**EXERCISE MATERIAL**
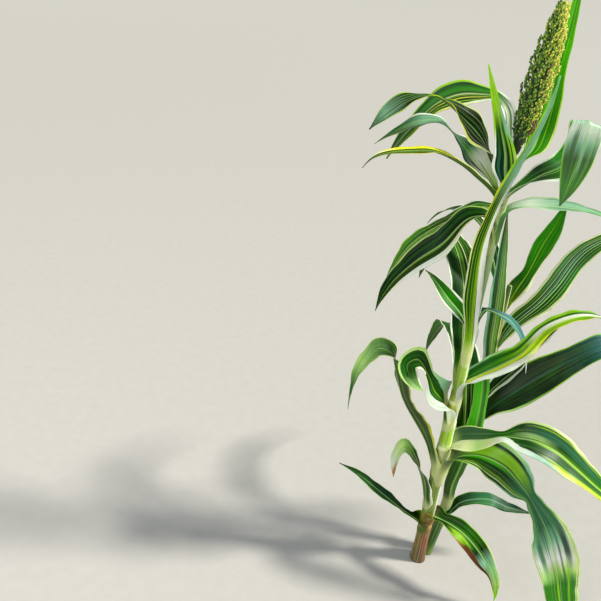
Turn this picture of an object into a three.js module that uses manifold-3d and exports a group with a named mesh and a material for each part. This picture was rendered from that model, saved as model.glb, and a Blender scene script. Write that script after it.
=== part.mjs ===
// A variegated sorghum plant: one main stem with a seed head, and a second, shorter stem
// from the same root. Millimetres, +Z up, ground level at Z = 0 under the main stem.
// Leaves stand mostly to the left (-X) and the right (+X), in two ranks.
import * as THREE from 'three';
import Module from 'manifold-3d';

const wasm = await Module();
wasm.setup();
const { Manifold, Mesh: SolidMesh } = wasm;

// Driving dimensions
const HEAD_BASE = 872;            // where the seed head starts on the main stem
const HEAD_LENGTH = 216;
const HEAD_RADIUS = 20;           // of the head's body, without the outer sprays
const HEAD_LEAN = 5;              // degrees, towards +X
const CLEARANCE = 0.3;            // between a leaf and the stem that carries it
const LEAF_THICKNESS = 0.0115;    // share of a leaf's length
const EDGE_THICKNESS = 0.75;      // share of the leaf's middle thickness
const STATION_SPACING = 26;       // along a leaf
const WAVE_LENGTH = 105;          // of the ripple in a leaf's margins
const STEPS = 8;                  // between two stations, where the blade is carried along
const ROOT_DEPTH = 0.6;           // share of the stem's radius at which a leaf starts
const CLASP_FOLD = 58;            // degrees, how far a blade is folded where it clasps the stem
const CLASP_LENGTH = 0.1;         // share of the length over which that fold opens
const COLLAR_WIDTH = 0.36;        // share of a blade's full width where it leaves the stem
const OPENED_AT = 0.3;            // share of the length at which a blade has its full width
const TAPER_FROM = 0.42;          // share of the length at which a blade starts to narrow
const TAPER_POWER = 0.85;         // below 1 the tip is fuller
const SHEATH_SWELL = 0.9;         // how much a sheath swells just below its collar
const SWELL_LENGTH = 18;
const COLLAR_STEP = 3;            // height over which a collar steps in
const SPRAY_COUNT = 46;
const SPRAY_RADIUS = 5.2;
const SPRAY_HALF_LENGTH = 17;
const SPRAY_TILT = 9;             // degrees, outwards from the head's own axis
const GOLDEN_ANGLE = 2.39996;     // radians

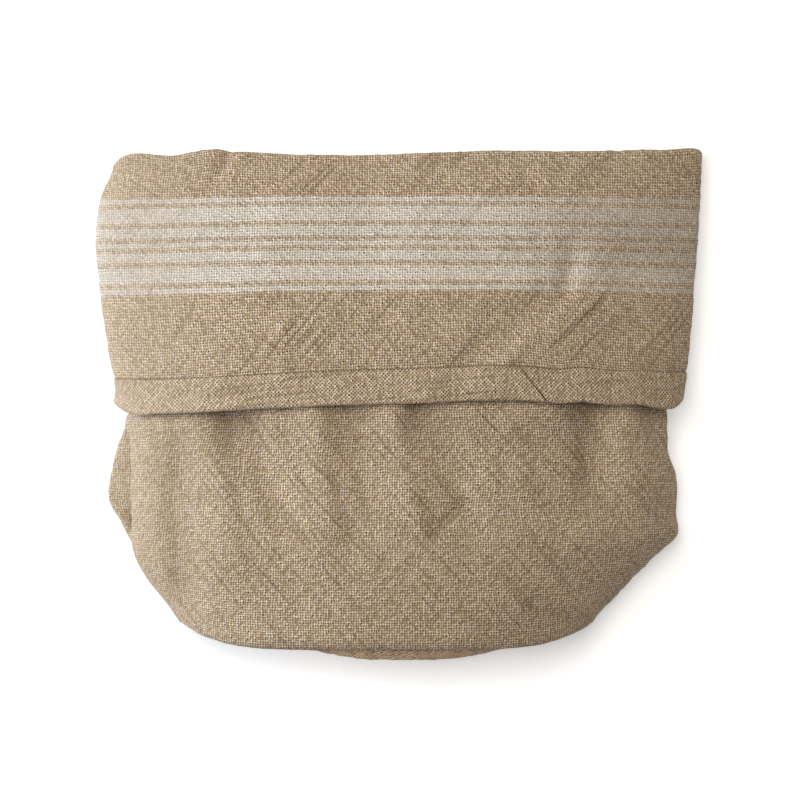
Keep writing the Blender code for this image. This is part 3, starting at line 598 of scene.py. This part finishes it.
tape, tapeAcross = tapeRows()
leafRows = list(range(boundRows))
rowOf = (leafRows + [boundRows - 1] * len(tapeTurn) + leafRows[::-1]) * 2
tapeUv = np.stack([tapeU[rowOf], np.repeat(tapeAcross[:, None], tapeU.shape[1], axis=1)], axis=2) / 1000
# painted shade in the join's slit, stored with the rest of the tape's painted shade
slitShade = binding["slitShade"] * slitGrows * slitProfile
slitShade = np.concatenate([slitShade, np.zeros((len(tape) - boundRows, slitShade.shape[1]))])
edgeBinding = makeShell("edgeBinding", tape, tapeUv, tucked=slitShade, closed=closedAt(tape[..., 0]))
facesOut(edgeBinding)
print("linen bag: binding has", len(edgeBinding.data.polygons) * 2, "triangles")

print("linen bag: setting in the base")


def baseRings():
    flange = wallRings[:3] + base["inset"] * wallOut[:3]
    rim = flange[0]
    back = flange[2] - rim
    back = back / np.linalg.norm(back, axis=1, keepdims=True) * base["flange"]
    middle = (rim.max(axis=0) + rim.min(axis=0)) / 2
    halfWidth = np.ptp(rim[:, 0]) / 2
    rings = [rim + back, rim + back * 0.5]
    for share in 1 - np.linspace(0, 1, base["rings"] + 1)[:-1] ** base["ringCrowding"]:
        ring = middle + (rim - middle) * share
        across = (ring[:, 0] - middle[0]) / halfWidth
        bulge = base["bulge"] * np.exp(-(((ring[:, 0] - base["bulgeAt"]) / base["bulgeHalf"]) ** 4))
        tuckHeight = middle[2] - base["tuckTilt"] * across
        tuck = np.exp(-(((ring[:, 2] - tuckHeight) / base["tuckHalfHeight"]) ** 2)) * np.maximum(1 - across**2, 0)
        deep = rim[:, 1] * share**2 + rim[:, 1].min() * (1 - share**2)
        tucking = base["tuck"] * tuck * ease((1 - share) / base["tuckOver"])
        ring[:, 1] = deep - bulge * (1 - share ** base["bulgeFrom"]) + tucking
        rings.append(ring)
    return np.array(rings)


baseMid = baseRings()
baseOut = normalsOf(baseMid)
baseLift = np.stack([puckerAt(ring, *base["puckers"]) for ring in baseMid])
baseLift[:4] = 0
baseMid -= baseOut * baseLift[..., None]
baseOut = normalsOf(baseMid)
baseHalf = base["thickness"] / 2
baseRows = np.concatenate([(baseMid + baseOut * baseHalf)[::-1], baseMid - baseOut * baseHalf])
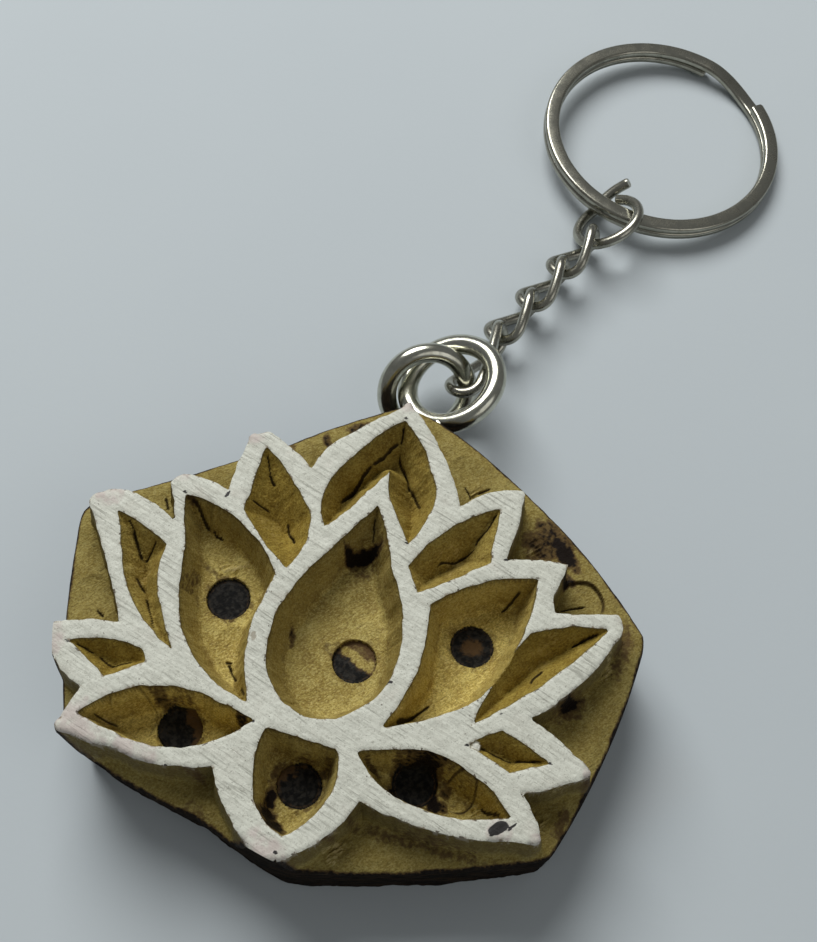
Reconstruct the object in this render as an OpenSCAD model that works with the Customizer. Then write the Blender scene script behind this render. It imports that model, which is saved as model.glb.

**GOAL OF THE EXERCISE**
Give back, word for word, each line from the one containing "Keep writing the" down to the one containing "bag: setting in", including those two lines.

**THE SOLUTION**
Keep writing the Blender code for this image. This is part 3, starting at line 598 of scene.py. This part finishes it.
tape, tapeAcross = tapeRows()
leafRows = list(range(boundRows))
rowOf = (leafRows + [boundRows - 1] * len(tapeTurn) + leafRows[::-1]) * 2
tapeUv = np.stack([tapeU[rowOf], np.repeat(tapeAcross[:, None], tapeU.shape[1], axis=1)], axis=2) / 1000
# painted shade in the join's slit, stored with the rest of the tape's painted shade
slitShade = binding["slitShade"] * slitGrows * slitProfile
slitShade = np.concatenate([slitShade, np.zeros((len(tape) - boundRows, slitShade.shape[1]))])
edgeBinding = makeShell("edgeBinding", tape, tapeUv, tucked=slitShade, closed=closedAt(tape[..., 0]))
facesOut(edgeBinding)
print("linen bag: binding has", len(edgeBinding.data.polygons) * 2, "triangles")

print("linen bag: setting in the base")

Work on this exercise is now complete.